→ **What is expected**
Print the data exactly, leaving nothing out.

***** Information shown

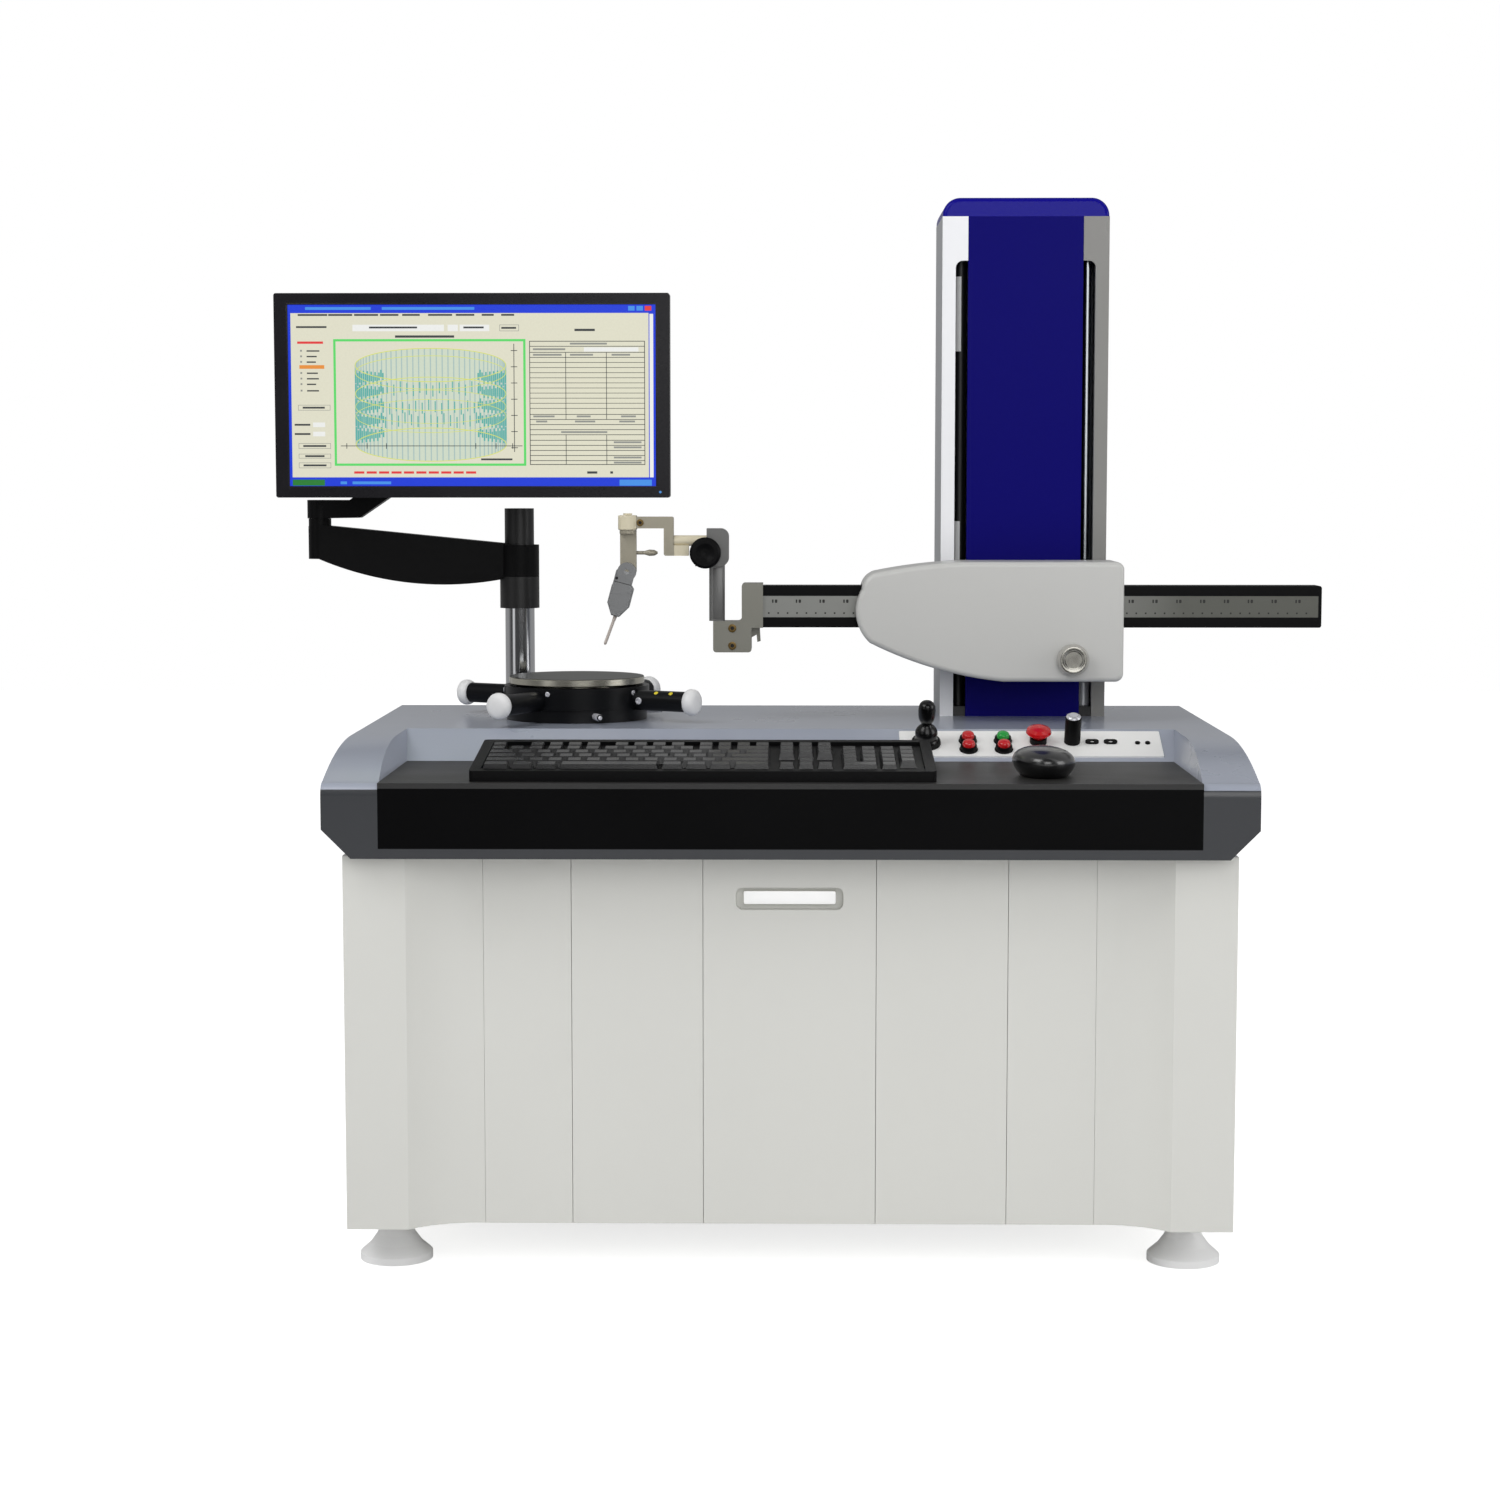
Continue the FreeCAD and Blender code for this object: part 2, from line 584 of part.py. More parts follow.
def drawer():
    """The middle front pulls out on two runners and carries the computer."""
    half = SEAM_INNER - SEAM / 2
    y = CABINET_FRONT + CABINET_RECESS
    face = folded_front(-half, half)
    low = PULL_Z - PULL_HEIGHT / 2
    high = PULL_Z + PULL_HEIGHT / 2
    x = PULL_WIDTH / 2
    pan = round_along(box(-x, x, y, y + PULL_DEPTH, low, high), Y_AXIS, PULL_HEIGHT / 3)
    inside = round_along(box(-x + SHEET / 2, x - SHEET / 2, y - 1, y + PULL_DEPTH - SHEET / 2,
                             low + SHEET / 2, high - SHEET / 2), Y_AXIS, PULL_HEIGHT / 3 - SHEET / 2)
    face = face.fuse(pan).cut(inside)
    plate_x = PULL_PLATE_WIDTH / 2
    plate_z = PULL_PLATE_HEIGHT / 2
    plate = box(-plate_x, plate_x, y + PULL_DEPTH - 1.5 * SHEET, y + PULL_DEPTH - SHEET / 2,
                PULL_Z - plate_z, PULL_Z + plate_z)
    tray_z = CABINET_BOTTOM + SHEET + RUNNER_HEIGHT + SEAT
    tray_x = SEAM_INNER - PANEL_RETURN / 2
    tray_y = y + PANEL_RETURN
    floor = box(-tray_x, tray_x, y + SHEET / 2, y + TRAY_LENGTH, tray_z, tray_z + SHEET)
    sides = [box(-tray_x, -tray_x + SHEET / 2, tray_y, y + TRAY_LENGTH, tray_z, tray_z + TRAY_SIDE),
             box(tray_x - SHEET / 2, tray_x, tray_y, y + TRAY_LENGTH, tray_z, tray_z + TRAY_SIDE)]
    save("drawer", joined([face, floor, plate] + sides))
    case_y = tray_y + SHEET
    case = box(-COMPUTER_WIDTH / 2, COMPUTER_WIDTH / 2, case_y, case_y + COMPUTER_DEPTH,
               tray_z + SHEET, tray_z + SHEET + COMPUTER_HEIGHT)
    case = case.cut(box(-COMPUTER_WIDTH / 2 + COMPUTER_SHEET, COMPUTER_WIDTH / 2 - COMPUTER_SHEET,
                        case_y + COMPUTER_SHEET, case_y + COMPUTER_DEPTH - COMPUTER_SHEET,
                        tray_z + SHEET + COMPUTER_SHEET, tray_z + SHEET + COMPUTER_HEIGHT - COMPUTER_SHEET))
    vent = COMPUTER_WIDTH / 2
    slots = []
    for row in range(6):
        z = tray_z + TRAY_SIDE + SHEET + row * RUNNER_HEIGHT
        slots.append(box(-vent / 2, vent / 2, case_y + COMPUTER_DEPTH - SHEET, case_y + COMPUTER_DEPTH + 1,
                         z, z + SHEET))
    case = round_along(case, Z_AXIS, SHEET)
    save("computer", case.cut(Part.makeCompound(slots)))


def levelling_feet():
    """Bell-shaped pads on threaded stems, locked at their height."""
    feet = []
    stem = CABINET_BOTTOM
    neck = FOOT_PAD_EDGE + FOOT_BELL
    collar = FOOT_STEM_R + 3
    for x in (-FOOT_X, FOOT_X):
        for y in (-FOOT_Y, FOOT_Y):
            profile = [(0, 0), (FOOT_PAD_R, 0), (FOOT_PAD_R, FOOT_PAD_EDGE * 0.8),
                       (FOOT_PAD_R * 0.95, FOOT_PAD_EDGE), (FOOT_PAD_R * 0.72, FOOT_PAD_EDGE + FOOT_BELL * 0.28),
                       (FOOT_PAD_R * 0.54, FOOT_PAD_EDGE + FOOT_BELL * 0.62), (collar, neck),
                       (FOOT_STEM_R, neck), (FOOT_STEM_R, stem), (0, stem)]
            feet.append(turned(profile, V(x, y, 0), Z_AXIS))
    save("levelling_feet", *feet)


# rotary worktable
def worktable():
    def at(z):
        return V(SPINDLE_X, SPINDLE_Y, z)

    seat_top = STAGE_BOTTOM - SEAT
    base = rod(at(TABLE_TOP), Z_AXIS, BASE_RING_R, seat_top - TABLE_TOP)
    base = base.fuse(rod(at(TABLE_TOP - BOSS_DEPTH), Z_AXIS, BOSS_R, BOSS_DEPTH))
    base = base.cut(rod(at(TABLE_BOTTOM), Z_AXIS, SHAFT_R + RUN, BIG))
    for turn in range(4):
        azimuth = PEG_FIRST_AZIMUTH + 90 * turn
        outward = polar(1, azimuth)
        start = at(PEG_Z) + polar(BASE_RING_R - PEG_R, azimuth)
        base = base.fuse(rod(start, outward, PEG_R, PEG_END - BASE_RING_R + PEG_R))
    save("spindle_housing", base.removeSplitter())

    cup = rod(at(STAGE_BOTTOM), Z_AXIS, DRUM_R, DRUM_TOP - STAGE_BOTTOM)
    floor = STAGE_BOTTOM + STAGE_FLOOR
    cup = cup.cut(rod(at(floor), Z_AXIS, DRUM_R - DRUM_WALL, BIG))
    knobs = []
    for turn in range(4):
        azimuth = KNOB_FIRST_AZIMUTH + 90 * turn
        outward = polar(1, azimuth)
        root = DRUM_R - DRUM_WALL / 2
        cup = cup.fuse(rod(at(KNOB_Z) + polar(root, azimuth), outward, BARREL_R, BARREL_END - root))
        inner = root + SEAT
        cup = cup.cut(rod(at(KNOB_Z) + polar(inner - SEAT, azimuth), outward, KNOB_SHAFT_R + RUN, BIG))
        cap = rod(at(KNOB_Z) + polar(BARREL_END + SEAT, azimuth), outward, KNOB_CAP_R, KNOB_CAP_LENGTH)
        cap = cap.makeFillet(1.5, [cap.Edges[0], cap.Edges[2]])
        stem = rod(at(KNOB_Z) + polar(inner, azimuth), outward, KNOB_SHAFT_R, BARREL_END - inner + 2)
        knobs.append(joined([cap, stem]))
    cup = cup.cut(rod(at(TABLE_TOP), Z_AXIS, BASE_RING_R + 1, STAGE_BOTTOM - TABLE_TOP))
    cup = cup.fuse(rod(at(STAGE_BOTTOM - SHAFT_DEPTH), Z_AXIS, SHAFT_R, SHAFT_DEPTH))
    save("rotating_stage", cup.removeSplitter())
    for node, knob in zip(("centering_knob_x", "centering_knob_y", "levelling_knob_x", "levelling_knob_y"), knobs):
        save(node, knob)

    first = floor
    second = first + PLATE_THICK
    third = second + PLATE_THICK + LEVEL_GAP
    fourth = third + PLATE_THICK + LEVEL_GAP
    save("centering_slide_x", rod(at(first), Z_AXIS, SLIDE_PLATE_R, PLATE_THICK))
    save("centering_slide_y", rod(at(second), Z_AXIS, SLIDE_PLATE_R, PLATE_THICK))
    save("levelling_plate", rod(at(third), Z_AXIS, LEVEL_PLATE_R, PLATE_THICK))
    disc_low = DISC_TOP - DISC_THICK
    disc = rod(at(fourth), Z_AXIS, DISC_BOSS_R, disc_low - fourth + 1)
    plate = rod(at(disc_low), Z_AXIS, DISC_R, DISC_THICK)
    rims = [edge for edge in plate.Edges if edge.Curve.TypeId == "Part::GeomCircle"]
    save("worktable_disc", joined([disc, plate.makeChamfer(1.0, rims)]))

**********

→ **Exercise solution**
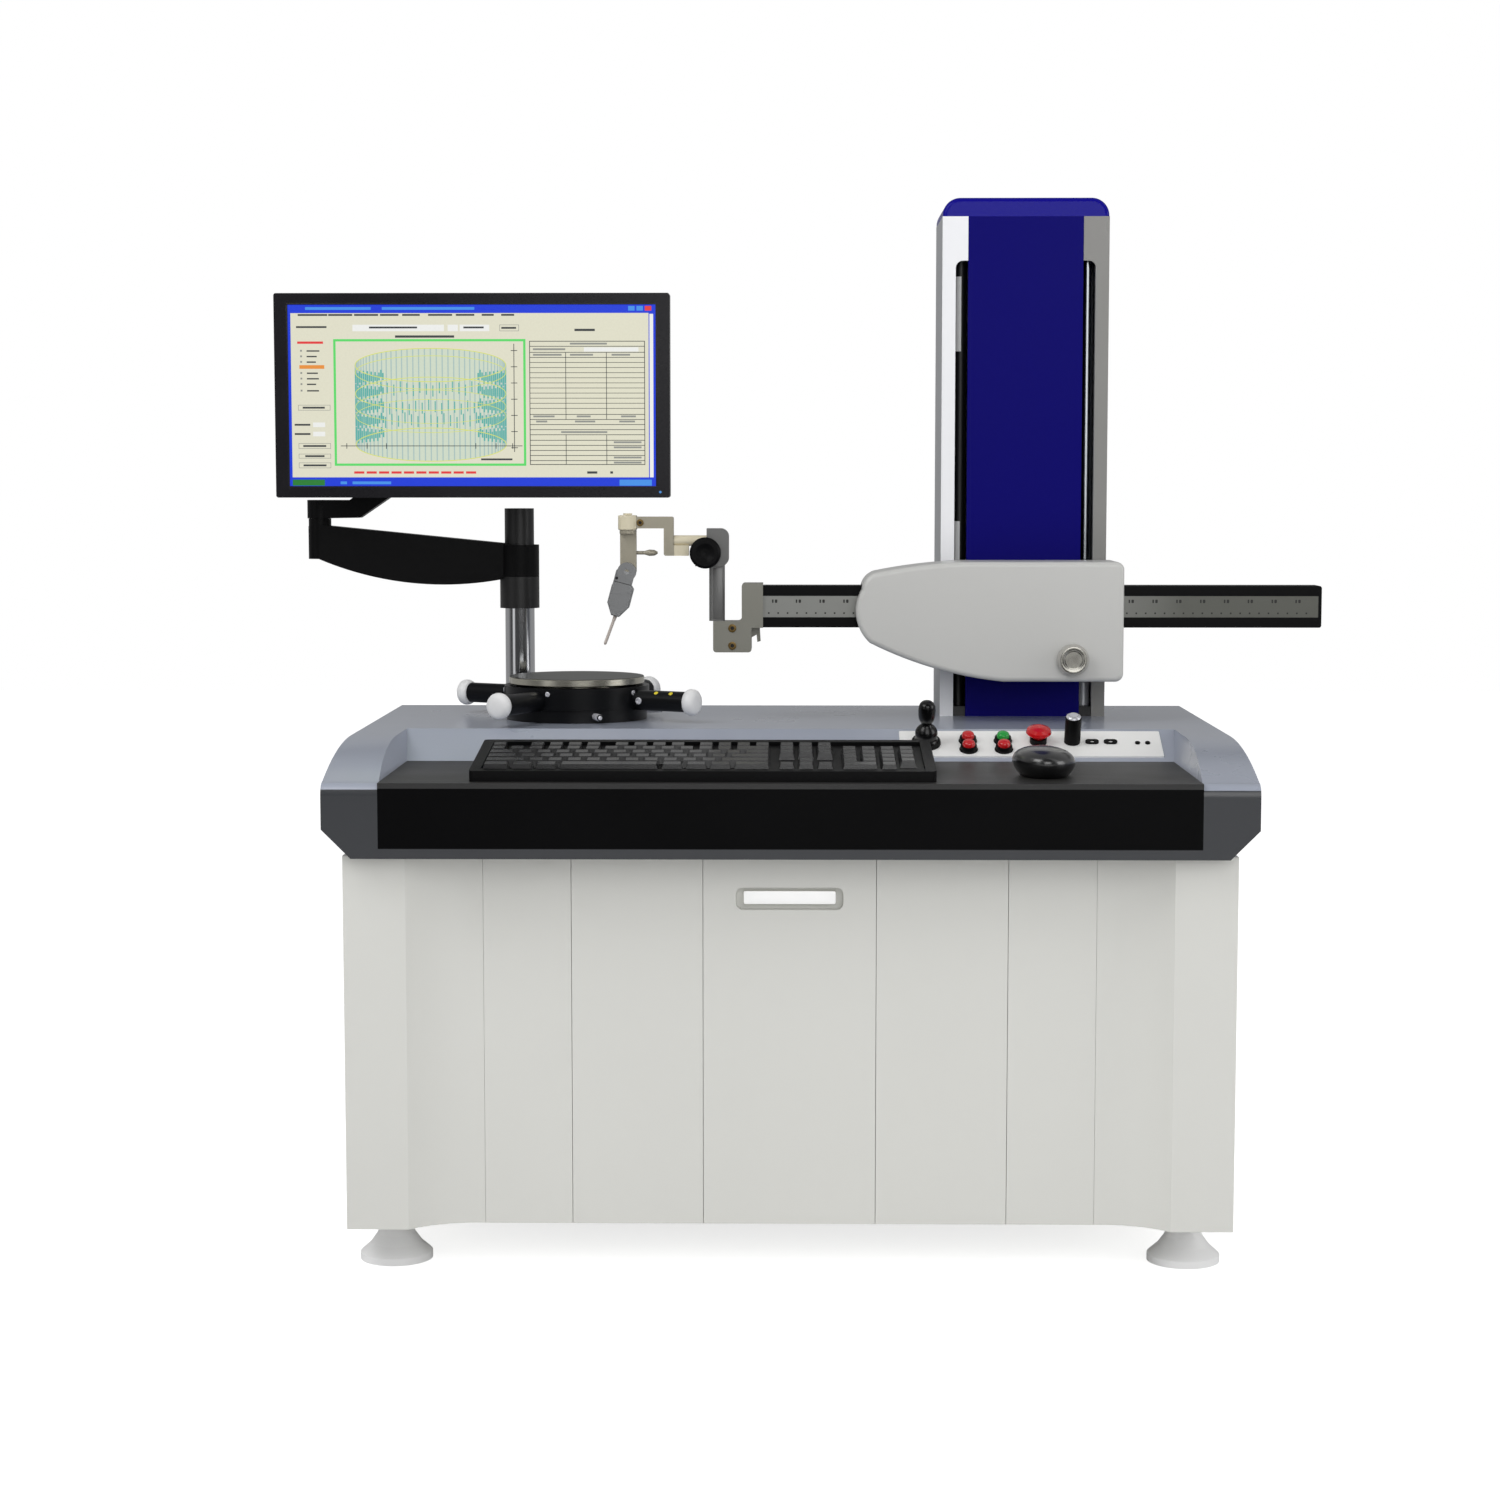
Continue the FreeCAD and Blender code for this object: part 2, from line 584 of part.py. More parts follow.
def drawer():
    """The middle front pulls out on two runners and carries the computer."""
    half = SEAM_INNER - SEAM / 2
    y = CABINET_FRONT + CABINET_RECESS
    face = folded_front(-half, half)
    low = PULL_Z - PULL_HEIGHT / 2
    high = PULL_Z + PULL_HEIGHT / 2
    x = PULL_WIDTH / 2
    pan = round_along(box(-x, x, y, y + PULL_DEPTH, low, high), Y_AXIS, PULL_HEIGHT / 3)
    inside = round_along(box(-x + SHEET / 2, x - SHEET / 2, y - 1, y + PULL_DEPTH - SHEET / 2,
                             low + SHEET / 2, high - SHEET / 2), Y_AXIS, PULL_HEIGHT / 3 - SHEET / 2)
    face = face.fuse(pan).cut(inside)
    plate_x = PULL_PLATE_WIDTH / 2
    plate_z = PULL_PLATE_HEIGHT / 2
    plate = box(-plate_x, plate_x, y + PULL_DEPTH - 1.5 * SHEET, y + PULL_DEPTH - SHEET / 2,
                PULL_Z - plate_z, PULL_Z + plate_z)
    tray_z = CABINET_BOTTOM + SHEET + RUNNER_HEIGHT + SEAT
    tray_x = SEAM_INNER - PANEL_RETURN / 2
    tray_y = y + PANEL_RETURN
    floor = box(-tray_x, tray_x, y + SHEET / 2, y + TRAY_LENGTH, tray_z, tray_z + SHEET)
    sides = [box(-tray_x, -tray_x + SHEET / 2, tray_y, y + TRAY_LENGTH, tray_z, tray_z + TRAY_SIDE),
             box(tray_x - SHEET / 2, tray_x, tray_y, y + TRAY_LENGTH, tray_z, tray_z + TRAY_SIDE)]
    save("drawer", joined([face, floor, plate] + sides))
    case_y = tray_y + SHEET
    case = box(-COMPUTER_WIDTH / 2, COMPUTER_WIDTH / 2, case_y, case_y + COMPUTER_DEPTH,
               tray_z + SHEET, tray_z + SHEET + COMPUTER_HEIGHT)
    case = case.cut(box(-COMPUTER_WIDTH / 2 + COMPUTER_SHEET, COMPUTER_WIDTH / 2 - COMPUTER_SHEET,
                        case_y + COMPUTER_SHEET, case_y + COMPUTER_DEPTH - COMPUTER_SHEET,
                        tray_z + SHEET + COMPUTER_SHEET, tray_z + SHEET + COMPUTER_HEIGHT - COMPUTER_SHEET))
    vent = COMPUTER_WIDTH / 2
    slots = []
    for row in range(6):
        z = tray_z + TRAY_SIDE + SHEET + row * RUNNER_HEIGHT
        slots.append(box(-vent / 2, vent / 2, case_y + COMPUTER_DEPTH - SHEET, case_y + COMPUTER_DEPTH + 1,
                         z, z + SHEET))
    case = round_along(case, Z_AXIS, SHEET)
    save("computer", case.cut(Part.makeCompound(slots)))


def levelling_feet():
    """Bell-shaped pads on threaded stems, locked at their height."""
    feet = []
    stem = CABINET_BOTTOM
    neck = FOOT_PAD_EDGE + FOOT_BELL
    collar = FOOT_STEM_R + 3
    for x in (-FOOT_X, FOOT_X):
        for y in (-FOOT_Y, FOOT_Y):
            profile = [(0, 0), (FOOT_PAD_R, 0), (FOOT_PAD_R, FOOT_PAD_EDGE * 0.8),
                       (FOOT_PAD_R * 0.95, FOOT_PAD_EDGE), (FOOT_PAD_R * 0.72, FOOT_PAD_EDGE + FOOT_BELL * 0.28),
                       (FOOT_PAD_R * 0.54, FOOT_PAD_EDGE + FOOT_BELL * 0.62), (collar, neck),
                       (FOOT_STEM_R, neck), (FOOT_STEM_R, stem), (0, stem)]
            feet.append(turned(profile, V(x, y, 0), Z_AXIS))
    save("levelling_feet", *feet)


# rotary worktable
def worktable():
    def at(z):
        return V(SPINDLE_X, SPINDLE_Y, z)

    seat_top = STAGE_BOTTOM - SEAT
    base = rod(at(TABLE_TOP), Z_AXIS, BASE_RING_R, seat_top - TABLE_TOP)
    base = base.fuse(rod(at(TABLE_TOP - BOSS_DEPTH), Z_AXIS, BOSS_R, BOSS_DEPTH))
    base = base.cut(rod(at(TABLE_BOTTOM), Z_AXIS, SHAFT_R + RUN, BIG))
    for turn in range(4):
        azimuth = PEG_FIRST_AZIMUTH + 90 * turn
        outward = polar(1, azimuth)
        start = at(PEG_Z) + polar(BASE_RING_R - PEG_R, azimuth)
        base = base.fuse(rod(start, outward, PEG_R, PEG_END - BASE_RING_R + PEG_R))
    save("spindle_housing", base.removeSplitter())

    cup = rod(at(STAGE_BOTTOM), Z_AXIS, DRUM_R, DRUM_TOP - STAGE_BOTTOM)
    floor = STAGE_BOTTOM + STAGE_FLOOR
    cup = cup.cut(rod(at(floor), Z_AXIS, DRUM_R - DRUM_WALL, BIG))
    knobs = []
    for turn in range(4):
        azimuth = KNOB_FIRST_AZIMUTH + 90 * turn
        outward = polar(1, azimuth)
        root = DRUM_R - DRUM_WALL / 2
        cup = cup.fuse(rod(at(KNOB_Z) + polar(root, azimuth), outward, BARREL_R, BARREL_END - root))
        inner = root + SEAT
        cup = cup.cut(rod(at(KNOB_Z) + polar(inner - SEAT, azimuth), outward, KNOB_SHAFT_R + RUN, BIG))
        cap = rod(at(KNOB_Z) + polar(BARREL_END + SEAT, azimuth), outward, KNOB_CAP_R, KNOB_CAP_LENGTH)
        cap = cap.makeFillet(1.5, [cap.Edges[0], cap.Edges[2]])
        stem = rod(at(KNOB_Z) + polar(inner, azimuth), outward, KNOB_SHAFT_R, BARREL_END - inner + 2)
        knobs.append(joined([cap, stem]))
    cup = cup.cut(rod(at(TABLE_TOP), Z_AXIS, BASE_RING_R + 1, STAGE_BOTTOM - TABLE_TOP))
    cup = cup.fuse(rod(at(STAGE_BOTTOM - SHAFT_DEPTH), Z_AXIS, SHAFT_R, SHAFT_DEPTH))
    save("rotating_stage", cup.removeSplitter())
    for node, knob in zip(("centering_knob_x", "centering_knob_y", "levelling_knob_x", "levelling_knob_y"), knobs):
        save(node, knob)

    first = floor
    second = first + PLATE_THICK
    third = second + PLATE_THICK + LEVEL_GAP
    fourth = third + PLATE_THICK + LEVEL_GAP
    save("centering_slide_x", rod(at(first), Z_AXIS, SLIDE_PLATE_R, PLATE_THICK))
    save("centering_slide_y", rod(at(second), Z_AXIS, SLIDE_PLATE_R, PLATE_THICK))
    save("levelling_plate", rod(at(third), Z_AXIS, LEVEL_PLATE_R, PLATE_THICK))
    disc_low = DISC_TOP - DISC_THICK
    disc = rod(at(fourth), Z_AXIS, DISC_BOSS_R, disc_low - fourth + 1)
    plate = rod(at(disc_low), Z_AXIS, DISC_R, DISC_THICK)
    rims = [edge for edge in plate.Edges if edge.Curve.TypeId == "Part::GeomCircle"]
    save("worktable_disc", joined([disc, plate.makeChamfer(1.0, rims)]))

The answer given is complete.